2.a. When editing in "plain text" mode, all the bad characters (non-ASCII?) will
be converted into named HTML entities if possible (— and the like), or
into numbered HTML entities if not possible (— and the like).

2.b. The default editing format will be selectable in preferences.

gangleri wrote:

(In reply to comment #12)

Hi Omegatron!

Your request should be covered by
Bug 4012: feature request: add a felexible magic character conversion to the
build in editor
You request a kind of "convert all UTF-8" caharcter setup described there.

Best regards reinhardt [[user:gangleri]]

michael wrote:

I don't think the current scheme protects Unicode non-breaking space
characters (U+00A0). I often enter these into en.wikipedia by typing
alt-space in Safari, and they work fine and survive most edits—wikitext
is ''much'' cleaner than littered with a bunch of  .

But once in a while, some other editor's browser will convert them all to
plain spaces. Should U+00A0 be added to the list of characters
protected from old browsers?

plugwash wrote:

"I don't think the current scheme protects Unicode non-breaking space
characters (U+00A0)."
it does, all non-ascii characters are protected, the problem is that as of right
now the bad browser list is very limited (and if the "bad browser" is a plugin
or similar that doesn't affect the headers in any way or the user is
copy/pasting into a seperate editor there isn't much we can do).

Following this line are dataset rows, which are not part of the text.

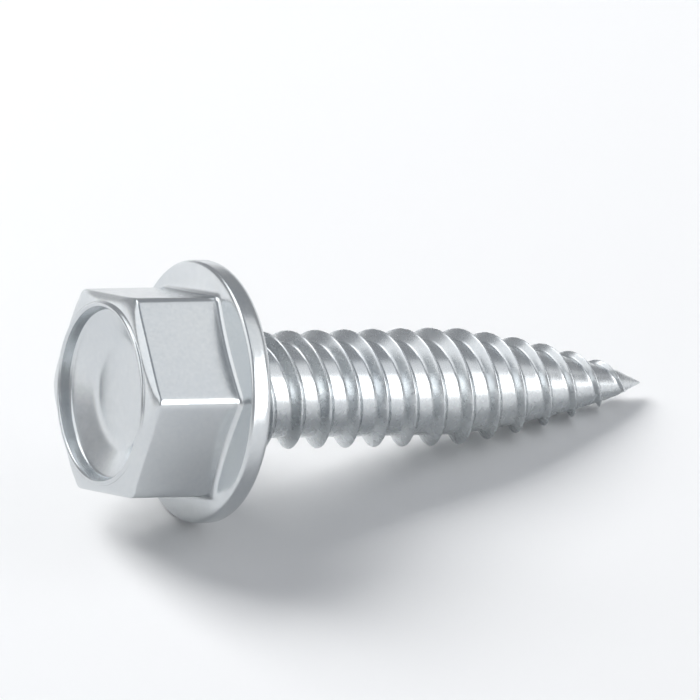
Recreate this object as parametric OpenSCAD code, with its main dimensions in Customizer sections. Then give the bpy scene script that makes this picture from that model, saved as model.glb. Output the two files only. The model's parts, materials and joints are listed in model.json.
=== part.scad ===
/* [Hexagon] */
// Width across the flats
across_flats = 8; // [7.6:0.1:8.4]
// Radius on the six upright edges
corner_r = 0.3; // [0.15:0.05:0.6]
// Height of the whole head over the bearing face
head_h = 5.15; // [4.4:0.05:6]
// Height of the bevel between the flats and the lip of the recess
bevel_h = 0.38; // [0.25:0.01:0.8]

/* [Recess] */
// Width of the recess inside its lip
recess_d = 7; // [6.6:0.1:7.2]
// Radius of the rounded lip
lip_r = 0.11; // [0.08:0.01:0.14]
// Depth of the steep wall under the lip
wall_depth = 0.55; // [0.4:0.05:0.75]
// Lean of the steep wall, in degrees
wall_lean = 10; // [4:1:20]
// Depth of the floor under the lip
recess_depth = 1.05; // [0.9:0.05:1.6]
// Width of the flat floor
floor_d = 4.2; // [3:0.1:5]

/* [Washer] */
// Width of the washer that is forged with the head
washer_d = 10.5; // [10:0.1:12]
// Thickness at the rim
washer_t = 1; // [0.8:0.05:1.3]
// Rise of the sloped top from the rim to the hexagon
washer_rise = 0.2; // [0.1:0.05:0.4]
// Radius on the edge next to the bearing face
rim_bearing_r = 0.4; // [0.2:0.05:0.5]
// Radius on the edge next to the hexagon
rim_top_r = 0.15; // [0.05:0.05:0.25]

/* [Shank] */
// Length from the bearing face to the point
length = 19.5; // [16:0.5:32]
// Width of the core between the threads
core_d = 3.85; // [3.5:0.05:4.1]
// Radius of the fillet under the bearing face
neck_r = 0.5; // [0.45:0.05:0.6]
// Length of the tapered part, the point included
taper_l = 8.7; // [6:0.1:11]
// How far the taper bulges past a straight line, as a share of its rise
taper_bulge = 0.54; // [0:0.02:0.6]
// Length of the straight cone at the very point
point_l = 1.1; // [0.8:0.1:1.6]
// Full angle of that cone
point_angle = 49; // [40:1:60]

/* [Thread] */
// Width over the thread
thread_d = 4.75; // [4.5:0.05:5]
// Distance that one turn drives the screw
lead = 2.58; // [2.4:0.02:3]
// Number of threads that run side by side
starts = 2; // [1:1:2]
// Width of a thread where it leaves the core
ridge_w = 0.68; // [0.6:0.02:0.9]
// Width of the rounded crest
crest_w = 0.12; // [0.08:0.02:0.3]
// Length over which the thread grows from the point to its full height
growth_l = 9; // [8:0.5:13]
// Length of the bare point below the thread
bare_l = 0.6; // [0.5:0.05:1.2]
// Distance from the bearing face to where the thread sinks into the core
run_out_at = 0.5; // [0.5:0.05:1]
// Length of the run-out there
run_out_l = 1.3; // [0.8:0.1:2]

/* [Lie] */
// Turn of the hexagon about the axis
hexagon_turn = -7.4; // [-30:0.2:30]
// Turn of the thread about the axis
thread_turn = 138.8; // [0:0.2:180]

/* [Hidden] */

// Fineness of the shapes that are made of facets
corner_steps = 5;
lip_steps = 72;
taper_steps = 12;
turn_steps = 32;
settle_steps = 16;

// Turn of the round body about the axis, so that a flat of its rim faces the ground
rim_turn = 2.5;

// Upright sizes of the head
bevel_base = head_h - bevel_h;
washer_top = washer_t + washer_rise;
lip_base = head_h - lip_r;

// Circle through the middle of the lip
lip_circle_r = recess_d / 2 + 0.6 * lip_r;

// Sizes of the shank and the thread
core_r = core_d / 2;
rim_r = washer_d / 2;
point_r = point_l * tan(point_angle / 2);
ridge_h = (thread_d - core_d) / 2;
crest_drop = 0.16 * ridge_h;
root_sink = 0.12;
seam = 0.2;
ring_count = ceil((length - run_out_at - bare_l) / lead * turn_steps);

// A number held between 0 and 1
function held(u) = min(max(u, 0), 1);

// Smooth step from 0 to 1
function ease(u) = let (v = held(u)) v * v * (3 - 2 * v);

// Radius of the core at a distance from the point
function core_at(d) = let (u = held((d - point_l) / (taper_l - point_l)))
    d < point_l ? point_r * d / point_l
    : point_r + (core_r - point_r) * (u + taper_bulge * u * (1 - u));

// Share of its full size that the thread has at a depth under the bearing face
function thread_size(depth) = sqrt(held((length - depth) / growth_l));

// Share of that size that has come out of the core, less than 1 near both ends
function come_out(depth) =
    ease((depth - run_out_at) / run_out_l) * ease((length - bare_l - depth) / (lead / 4));

// Depth under the bearing face of a ring of the thread
function ring_depth(i) = run_out_at + (length - bare_l - run_out_at) * i / ring_count;

// Section of the thread as [distance along the axis, height over the core]
function ridge_section(size, out) = let (
    sunk = root_sink / 2,
    top = (ridge_h + sunk) * out - sunk,
    flank = (ridge_w - crest_w) / 2 / (ridge_h - crest_drop),
    foot = ridge_w / 2 + flank * root_sink
) size * [
    [-foot, -root_sink],
    [-crest_w / 2, top - crest_drop * out],
    [0, top],
    [crest_w / 2, top - crest_drop * out],
    [foot, -root_sink]
];

// One ring of a thread: its section turned to its place on the helix
function ridge_ring(depth, start) = let (
    turn = thread_turn - 360 * depth / lead + 360 * start / starts
) [
    for (p = ridge_section(thread_size(depth), come_out(depth)))
        let (at = depth + p[0], r = core_at(length - at) + p[1])
            [r * cos(turn), r * sin(turn), -at]
];

function ridge_points(start) =
    [for (i = [0:ring_count]) each ridge_ring(ring_depth(i), start)];

// How low a point of the screw hangs when the axis dips by an angle
function hang(p, dip) = -p[2] * sin(dip) - p[0] * cos(dip);

// The same for the rounded edge of the washer and for the whole thread
function washer_hang(dip) =
    rim_bearing_r * (1 - sin(dip)) + (rim_r - rim_bearing_r) * cos(dip);
function thread_hang(points, dip) = max([for (p = points) hang(p, dip)]);

// Dip at which the washer and the thread both touch the ground
function settled(points, low, high, steps) = let (mid = (low + high) / 2)
    steps == 0 ? mid
    : washer_hang(mid) > thread_hang(points, mid) ? settled(points, mid, high, steps - 1)
    : settled(points, low, mid, steps - 1);

thread_points = [for (start = [0:starts - 1]) each ridge_points(start)];
dip = settled(concat(thread_points, [[0, 0, -length]]), 0, 45, settle_steps);
low_x = -lip_base * cos(dip) - lip_circle_r * sin(dip) - lip_r;
high_x = length * cos(dip);

// Hexagon with rounded corners and this width across its flats
module hexagon_outline() {
    centre_r = (across_flats / 2 - corner_r) / cos(30);
    polygon([
        for (corner = [0:5], step = [0:corner_steps])
            let (middle = 60 * corner, turn = middle + 60 * step / corner_steps - 30)
                centre_r * [cos(middle), sin(middle)] + corner_r * [cos(turn), sin(turn)]
    ]);
}

// Hexagon whose bevel closes onto the lip of the recess
module hexagon_block() {
    hull() {
        translate([0, 0, washer_t / 2])
            linear_extrude(bevel_base - washer_t / 2) rotate(hexagon_turn) hexagon_outline();
        translate([0, 0, washer_t])
            cylinder(h = lip_base - washer_t, r = lip_circle_r + lip_r / 2, $fn = lip_steps);
    }
}

module lip() {
    translate([0, 0, lip_base])
        rotate_extrude($fn = lip_steps)
            translate([lip_circle_r, 0]) circle(lip_r, $fn = 24);
}

// Dished hollow in the end of the head: steep wall, sloped bowl and flat floor
module recess() {
    bowl_r = recess_d / 2 - wall_depth * tan(wall_lean);
    rotate_extrude($fn = lip_steps)
        polygon([
            [0, head_h - recess_depth],
            [floor_d / 2, head_h - recess_depth],
            [bowl_r, head_h - wall_depth],
            [recess_d / 2, head_h],
            [recess_d / 2, head_h + seam],
            [0, head_h + seam]
        ]);
}

module washer_outline() {
    polygon([
        [0, 0],
        [rim_r - rim_bearing_r, 0],
        [rim_r, rim_bearing_r],
        [rim_r, washer_t - rim_top_r],
        [rim_r - rim_top_r, washer_t],
        [across_flats / 2, washer_top],
        [0, washer_top]
    ]);
    translate([rim_r - rim_bearing_r, rim_bearing_r]) circle(rim_bearing_r, $fn = 32);
    translate([rim_r - rim_top_r, washer_t - rim_top_r]) circle(rim_top_r, $fn = 32);
}

module neck_outline() {
    difference() {
        translate([core_r - neck_r, -neck_r]) square([2 * neck_r, neck_r + seam]);
        translate([core_r + neck_r, -neck_r]) circle(neck_r, $fn = 32);
    }
}

module shank_outline() {
    polygon([
        [0, seam],
        [core_r, seam],
        for (i = [taper_steps:-1:0])
            let (d = point_l + (taper_l - point_l) * i / taper_steps) [core_at(d), d - length],
        [0, -length]
    ]);
}

// Washer, neck and shank, round the axis and without the thread
module turned_body() {
    rotate(rim_turn) rotate_extrude($fn = 96) {
        washer_outline();
        neck_outline();
        shank_outline();
    }
}

// One thread swept down its helix, both its ends hidden in the core
module ridge(start) {
    points = ridge_points(start);
    sides = len(points) / (ring_count + 1);
    polyhedron(points, concat(
        [[for (j = [sides - 1:-1:0]) j]],
        [
            for (i = [0:ring_count - 1], j = [0:sides - 1])
                let (a = i * sides + j, b = i * sides + (j + 1) % sides)
                    each [[a, b, a + sides], [b, b + sides, a + sides]]
        ],
        [[for (j = [0:sides - 1]) ring_count * sides + j]]
    ));
}

// The screw upright on its axis, the bearing face at height 0 and the point down
module upright_screw() {
    difference() {
        union() {
            turned_body();
            hexagon_block();
            lip();
        }
        recess();
    }
    for (start = [0:starts - 1]) ridge(start);
}

// Lies on the washer's edge and the thread, over the middle of its shadow
module screw() {
    color("lightsteelblue")
        translate([-(low_x + high_x) / 2, 0, washer_hang(dip)])
            rotate([0, dip - 90, 0])
                upright_screw();
}

screw();
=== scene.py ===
import json
import math

import bpy
import numpy as np
from mathutils import Matrix, Vector


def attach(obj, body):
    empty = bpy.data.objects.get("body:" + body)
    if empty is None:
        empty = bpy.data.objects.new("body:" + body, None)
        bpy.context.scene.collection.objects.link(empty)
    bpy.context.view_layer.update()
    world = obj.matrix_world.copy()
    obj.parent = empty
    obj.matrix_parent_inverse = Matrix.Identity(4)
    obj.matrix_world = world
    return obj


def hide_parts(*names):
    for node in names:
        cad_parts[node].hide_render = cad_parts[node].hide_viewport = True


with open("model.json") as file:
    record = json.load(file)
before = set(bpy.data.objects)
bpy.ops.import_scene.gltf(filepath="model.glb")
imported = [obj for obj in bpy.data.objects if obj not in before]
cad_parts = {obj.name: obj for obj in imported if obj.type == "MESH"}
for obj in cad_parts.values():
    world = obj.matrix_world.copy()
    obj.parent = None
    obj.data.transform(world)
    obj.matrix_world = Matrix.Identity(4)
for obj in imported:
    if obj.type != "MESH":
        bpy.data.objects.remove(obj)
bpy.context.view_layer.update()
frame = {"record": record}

MM = 0.001

# Sizes of the screw in millimetres and degrees, the same as the solid's
FLATS = 8.0
HEAD_H, BEVEL_H = 5.15, 0.38
RECESS_R, LIP_R = 3.5, 0.11
WALL_DEPTH, WALL_LEAN = 0.55, 10
RECESS_DEPTH, FLOOR_R = 1.05, 2.1
RIM_R, WASHER_T, WASHER_RISE = 5.25, 1.0, 0.2
RIM_BEARING_R, RIM_TOP_R = 0.4, 0.15
LENGTH, CORE_R, NECK_R = 19.5, 1.925, 0.5
TAPER_L, TAPER_BULGE = 8.7, 0.54
POINT_L, POINT_ANGLE = 1.1, 49
LEAD, STARTS, RIDGE_W = 2.58, 2, 0.68
GROWTH_L, BARE_L = 9, 0.6
RUN_OUT_AT, RUN_OUT_L = 0.5, 1.3
HEXAGON_TURN, THREAD_TURN = -7.4, 138.8

# Sizes that differ a little from the solid's, in millimetres: the upright edges are softer, and
# the thread stands lower, so that its crests stay inside the solid's box
CORNER_R = 0.45
THREAD_R = 2.37

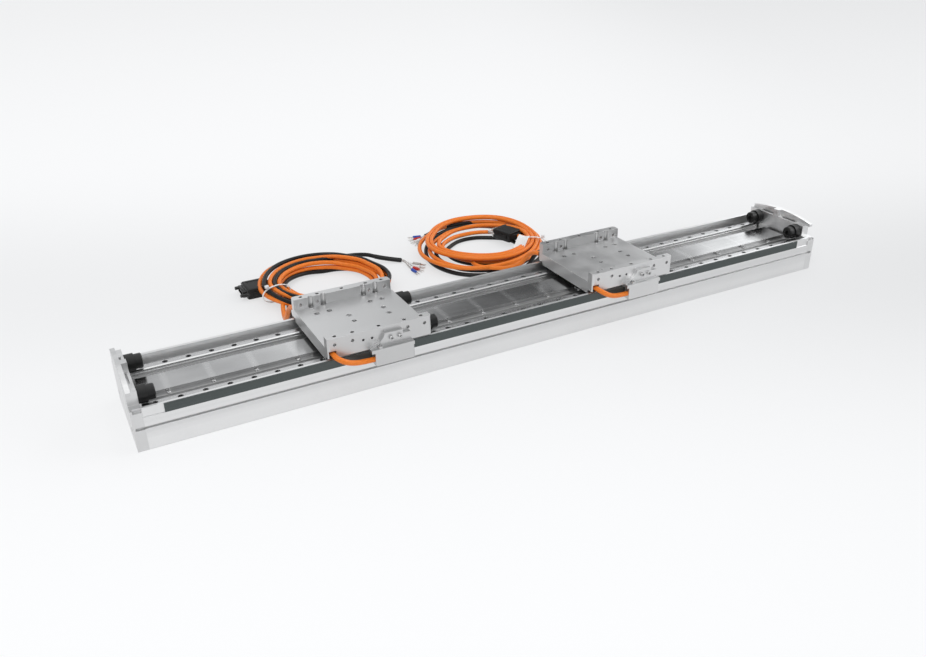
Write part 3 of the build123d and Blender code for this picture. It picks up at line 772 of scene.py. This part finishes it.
def make_connector(letter):
    place, angle = CONNECTORS[letter]
    black = FINISHES["black_plastic"]
    steel = FINISHES["magnet_plating"] if letter == "b" else EXTRAS["dark_steel_and_recess_shade"]
    hood = bevelled_box("hood", *HOOD, black, 0.0018, 3)
    choose(hood, "face", lambda p, n: n.z > SQUARE_TO)
    bpy.ops.mesh.inset(thickness=0.0028)
    bpy.ops.mesh.inset(thickness=0.0005, depth=-0.0006)
    done()
    choose(hood, "face", lambda p, n: n.x < -SQUARE_TO)
    bpy.ops.mesh.inset(thickness=0.0015)
    bpy.ops.mesh.extrude_region_move(TRANSFORM_OT_translate={"value": (-0.004, 0, 0)})
    bpy.ops.transform.resize(value=(1, 0.42, 0.86))
    done()
    shell = bevelled_box("shell", *SHELL, steel, 0.0008)
    choose(shell, "face", lambda p, n: n.x > SQUARE_TO)
    bpy.ops.mesh.inset(thickness=0.0011)
    bpy.ops.mesh.extrude_region_move(TRANSFORM_OT_translate={"value": (-0.004, 0, 0)})
    done()
    parts = [hood, shell, bevelled_box("flange", *FLANGE, steel, 0.0003)]
    for side in (-1, 1):
        screw = rod_along_x("thumb_screw", THUMB_RADIUS, THUMB_LENGTH,
                            (THUMB_X, side * THUMB_Y, THUMB_Z), steel)
        choose(screw, "face", lambda p, n: abs(n.x) > SQUARE_TO)
        bpy.ops.mesh.inset(thickness=0.0006, depth=0.0005)
        done()
        low = (GRIP_X[0], side * GRIP_Y - GRIP_HALF, GRIP_Z[0])
        high = (GRIP_X[1], side * GRIP_Y + GRIP_HALF, GRIP_Z[1])
        parts += [screw, bevelled_box("grip", low, high, black, 0.0007)]
    piece = join_pieces(parts, f"hooded_connector_{letter}")
    smooth(piece, 30)
    turn = Matrix.Rotation(math.radians(angle), 4, "Z")
    piece.data.transform(Matrix.Translation(place) @ turn)
    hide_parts(f"connector_{letter}")
    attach(piece, "base")
    return piece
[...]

"I often enter these into en.wikipedia by typing
alt-space in Safari, and they work fine and survive most edits—wikitext
is ''much'' cleaner than littered with a bunch of  ."
cleaner maybe but unless you are using a specialist editor that highlights non
breaking spaces virtually impossible to edit correctly.

michael wrote:

Thanks for the reply.

I don't see non-breaking spaces as a problem. I only enter them where it's good practice and recommended by the MOS,
e.g., in unit expressions such as "100 mm". If they need to be found for some reason, wikitext can be pasted into
practically any text editor or word processor for more sophisticated processing.